The incessant bombardment by the New England towns was too much for Jefferson's equanimity. "I felt the foundation of the government shaken under my feet by the New England townships," he said in after years. His control over his own party was gone. Northern Republicans combined with Federalists to force the repeal of the embargo through Congress; and on March 1, 1809, with much bitterness of spirit, Jefferson signed the bill that terminated his great experiment. Instead of interdicting commerce altogether, Congress suspended intercourse with France and Great Britain after March 15 and until one or the other of the offenders repealed its obnoxious orders. Meantime, American vessels were free to pick up what trade they could with other nations.

BIBLIOGRAPHICAL NOTE

The historical writings of Henry Adams are indispensable aids to an understanding of the foreign policy of Jefferson. On the effect of the embargo, Channing, The Jeffersonian System, takes sharp issue with Adams. There is a mass of valuable data on social history in the third volume of McMaster, History of the People of the United States. E. L. Bogart, Economic History of the United States (1913); Katherine Coman, Industrial History of the United States (1913); and C. D. Wright, Industrial Evolution of the United States (1907), are manuals containing much valuable matter. The brief introductions to the chapters in G. S. Callender, Selections from the Economic History of the United Slates (1909), are always illuminating. The foreign policy of Jefferson and Madison is extensively reviewed in A. T. Mahan, Sea Power in its Relations to the War of 1812 (2 vols., 1905).


CHAPTER XI

THE APPROACH OF WAR

The Administration of James Madison began with what seemed like a diplomatic triumph. Negotiations with the new British minister, Erskine, led to a complete agreement on all the points in dispute. Full reparation was to be made for the Chesapeake affair. The offensive orders in council of 1807 were to be withdrawn on a fixed date. Thereupon, with undisguised satisfaction, the President issued a proclamation, April 21, 1809, renewing commercial intercourse with Great Britain. General rejoicing followed. Ships which had been tied up to wharves for eighteen months put to sea with crowded holds. Those Republicans who had stanchly upheld the Jeffersonian policy of peaceable coercion boldly claimed for the embargo the credit of having brought about this happy consummation. Some misgivings were excited, to be sure, by the report of a new order in council which substituted a blockade of Holland, France, and Italy for the order of November, 1807; yet weeks of smug satisfaction were enjoyed by the Administration before it was bewildered by the tidings that Canning had recalled Erskine and repudiated all his acts. Madison had to submit to "the mortifying necessity" of issuing another proclamation reviving the Non-Intercourse Act against Great Britain.

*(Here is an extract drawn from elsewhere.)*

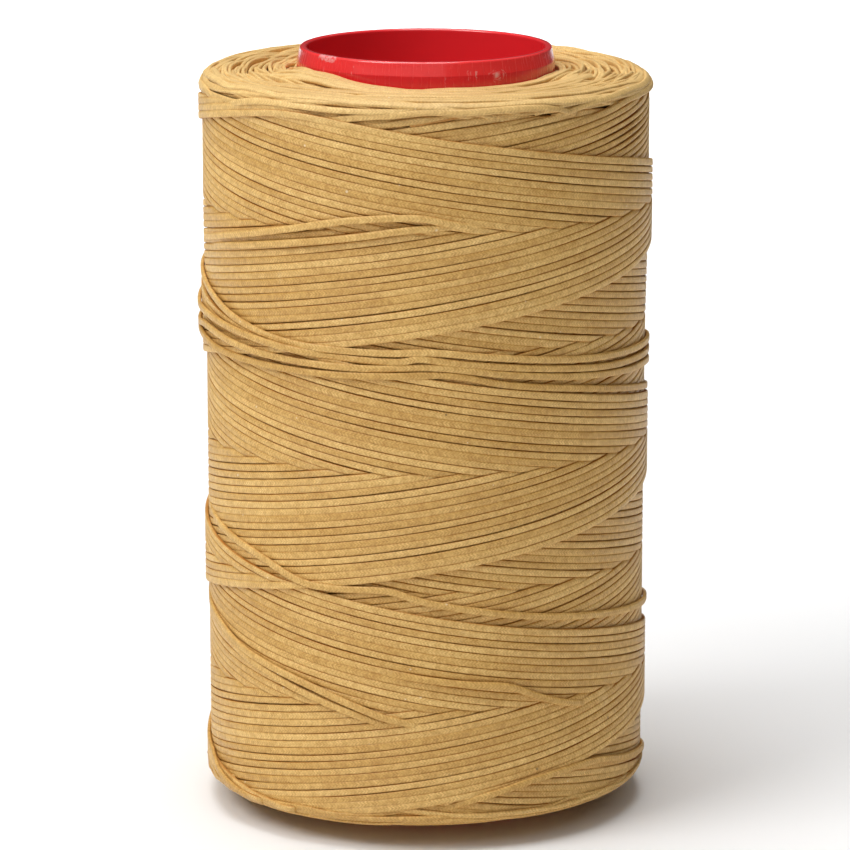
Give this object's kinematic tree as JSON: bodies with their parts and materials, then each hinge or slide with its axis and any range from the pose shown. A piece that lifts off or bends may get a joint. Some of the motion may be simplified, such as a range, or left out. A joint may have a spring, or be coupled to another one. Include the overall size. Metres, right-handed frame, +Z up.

Erskine was replaced by Francis James Jackson, a typical representative of the governing class,—intolerant, overbearing, and contemptuous. He had been chosen in 1807 for the brutal destruction of the Danish fleet at Copenhagen. Pinkney described him as "completely attached to all those British principles and doctrines which sometimes give us trouble." Madison was speedily convinced that conciliation was not the keynote of this man's mission. After the first exchange of notes, he took the pen out of the hand of Robert Smith, his incompetent Secretary of State, in order to deal more effectually with the adversary. When Jackson intimated that Erskine had been disavowed for disobedience to instructions and that the Administration was somehow responsible for this misconduct, Madison warned him sharply that "such insinuations are inadmissible in the intercourse of a foreign minister with a government that understands what it owes itself"; and a few days later, after an exhibition of domineering temper on the part of Jackson, Madison informed him that no further communications would be received. Months passed, however, before Jackson was recalled; and in the mean time he made a tour through the Eastern States where he was warmly welcomed by the Federalists. No better evidence was needed to convince the Administration of the unpatriotic and pro-British attitude of Federalist New England.

The Non-Intercourse Act had brought some measure of relief to New England shipping. Trade with parts of the European continent could now be carried on by those who wished to incur the hazard. A greater volume of trade was probably carried on illicitly with England. Amelia Island, just across the Florida line, and Halifax, in Nova Scotia, became intermediate ports to which American goods went for reshipment to Europe and to which British merchandise was shipped for distribution in the United States. Notwithstanding these well-known evasions of the law, Congress would probably have been content to leave well enough alone but for the fact that the Non-Intercourse Act would expire by limitation in the spring of 1810. Some action was imperative. A bill was drawn by the Administration to meet the situation and introduced in the House by Macon; but it failed to command the support of the party and was dropped in favor of a second bill, commonly known as Macon's Bill No. 2, though he was not the author of it. This measure eventually became law, May 1, 1810. "It marked the last stage toward the admitted failure of commercial restrictions as a substitute for war," writes Mr. Adams. By repealing the Non-Intercourse Act it left commerce free once more to seek the markets of the world. In case either Great Britain or France should revoke or modify its hostile policy, the President was authorized to revive the Non-Intercourse Act against the delinquent nation.